In his former life, Worrall claimed 184 wickets at 29.03 for South Australia in the Sheffield Shield, so he clearly has the pedigree to do that job Down Under. But, whether or not he’s doing himself out of a job for the coming winter, he also has no doubts about which attributes England should be doubling down on as they seek to win a series in Australia for the first time in 15 years.
“In Australia, there’s not a lot of variables to play with. It’s more about being tall or fast or accurate,” he said. “The way that England are setting up their fast-bowling cartel is the way forward to win in Australia.

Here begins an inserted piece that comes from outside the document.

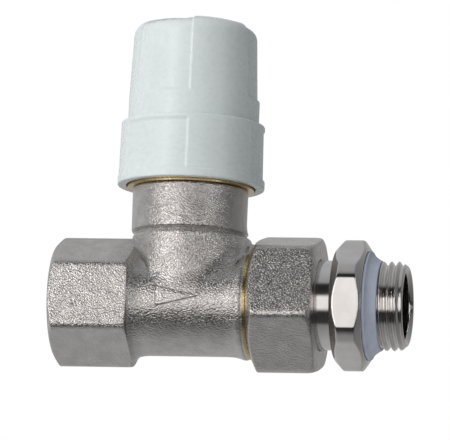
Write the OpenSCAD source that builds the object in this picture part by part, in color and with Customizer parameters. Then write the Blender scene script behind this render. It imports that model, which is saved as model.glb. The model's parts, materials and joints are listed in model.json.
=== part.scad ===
// Straight thermostatic radiator valve with a manual cap, union nut and tailpiece.
// X runs along the flow from the inlet mouth, Z runs up the neck, sizes are in millimetres.

/* [Inlet end] */
// Width across the flats of the inlet hexagon
inlet_af = 27; // [26:0.5:28]
// Length of the inlet hexagon
inlet_hex_len = 18.8; // [18:0.1:19]
// Radius of the inlet thread's crests, half inch pipe thread
inlet_thread_r = 9.32; // [9.2:0.01:9.4]
// Length of the inlet thread
inlet_thread_len = 13; // [11:0.5:14]

/* [Run and neck] */
// Radius of the run
run_r = 12.4; // [12.2:0.1:12.8]
// Distance from the inlet mouth to the neck's axis
neck_x = 30.7; // [30:0.1:32]
// Radius of the neck
neck_r = 13.6; // [13.4:0.1:14]
// Height of the neck's top above the run's axis
neck_top = 27; // [26:0.5:28]
// Height of the groove round the neck
groove_z = 15.3; // [15:0.1:16]
// Radius of the outlet shoulder
shoulder_r = 13.15; // [13:0.05:13.4]
// Distance from the neck's axis to the shoulder's end
shoulder_x = 14.9; // [14.6:0.1:15.2]
// Length of the flow arrow
arrow_len = 10.2; // [8:0.1:12]
// Width of the flow arrow
arrow_w = 5; // [4:0.1:6]

/* [Seat] */
// Radius of the seat's opening
seat_r = 5.5; // [5:0.1:5.8]
// Height of the seat's lip above the run's axis
seat_z = 3.5; // [3:0.1:4]
// Lift of the closing disc between shut and open
lift = 3; // [2:0.1:3]

/* [Headwork] */
// Radius of the bare collar under the cap
collar_r = 14.9; // [14.8:0.05:15]
// Radius of the head thread at its pitch line
head_thread_r = 14.5; // [14.4:0.05:14.6]
// Height of the head thread's end above the run's axis
head_thread_top = 36; // [35:0.1:36]
// Radius of the spindle
spindle_r = 2; // [1.8:0.1:2.2]

/* [Handwheel] */
// Height of the cap's lower edge above the run's axis
cap_z = 27.5; // [27.3:0.1:28]
// Height of the cap's top above the run's axis
cap_top = 68; // [67:0.1:69]
// Radius of the cap's lip
lip_r = 17.3; // [17.2:0.05:17.5]
// Radius of the cap's skirt at its foot
skirt_r = 17.1; // [17:0.05:17.2]
// Radius of the grip above the skirt
grip_r = 15.4; // [15.2:0.05:15.6]
// Depth of the grip's recessed sectors
recess = 0.55; // [0.3:0.05:0.8]
// Direction of the middle of one recessed sector, counterclockwise from the flow
recess_at = 6; // [0:1:119]

/* [Union] */
// Width across the flats of the union nut
nut_af = 30; // [29.5:0.5:31]
// Length of the union nut
nut_len = 15.8; // [15.6:0.1:16.2]
// Tilt of the union nut's front flat above the horizontal
nut_tilt = 14; // [0:1:30]
// Radius of the union thread at its pitch line, three quarter inch pipe thread
union_thread_r = 12.6; // [12.5:0.05:12.7]

/* [Tailpiece] */
// Outer radius of the tube
tube_r = 10.5; // [10.4:0.05:10.55]
// Radius of the tailpiece's bore
tail_bore_r = 7.9; // [7.5:0.1:8]
// Width across the flats of the tailpiece's collar
tail_af = 28.2; // [27.5:0.1:29]
// Radius that the collar's corners are turned to
tail_corner_r = 15.3; // [15:0.05:15.6]
// Length of the collar
tail_collar_len = 7.6; // [7:0.1:8]
// Turn of the collar about the run's axis
tail_turn = 5.6; // [-30:0.1:30]
// Radius of the tail thread's crests, half inch pipe thread
tail_thread_r = 10.48; // [10.4:0.01:10.5]

/* [Hidden] */
$fn = 96;
eps = 0.01;
fit = 0.05;

nickel = "#b5b1ab";
brass = "#b9985a";
steel = "#9a9da0";
rubber = "#26262a";
white_plastic = "#e2e7e6";
pale_seal = "#bcc3d6";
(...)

“We’ve seen success from Gus [Atkinson], Brydon Carse, Mark Wood, and I think they’re trying to get to Jofra [Archer] up and about for that Ashes series. There is the necessity for pace and bounce in Australia, and I don’t think that’s a secret for anyone.
“The way the Australian team has taken wickets consistently for the last decade has been with the guys that are over 6 ft 2, bowl fast and don’t really miss the spot. Naturally, there’s a challenge for English bowlers going over to Australia because of that difference, but the way that the guys are setting up now, it gives them the best chance to perform.”
None of that, however, means Worrall will be turning down the England call, should it end up coming at any stage this year.
“Yeah, of course, I’ve said it before,” he said, when asked if he would like to play for his adopted country. “I haven’t thought about it. Everyone else keeps talking about it. I’m just going to go out and do my best for Surrey and hopefully enjoy another successful season at The Oval.
“It doesn’t faze me too much. It’s just one of those things where, as a professional athlete, there’s always someone with an opinion and someone that wants to get the next headline, or they want to figure out the next thing that’s going to happen in their career.
“But I think as a player, as soon as you start thinking about that and letting that enter your thinking, it just detracts from your potential as a player and a professional and as a person. So as far as I’m concerned, I’m not that bothered. Whatever happens will happen. I’ll try my best wherever I am.”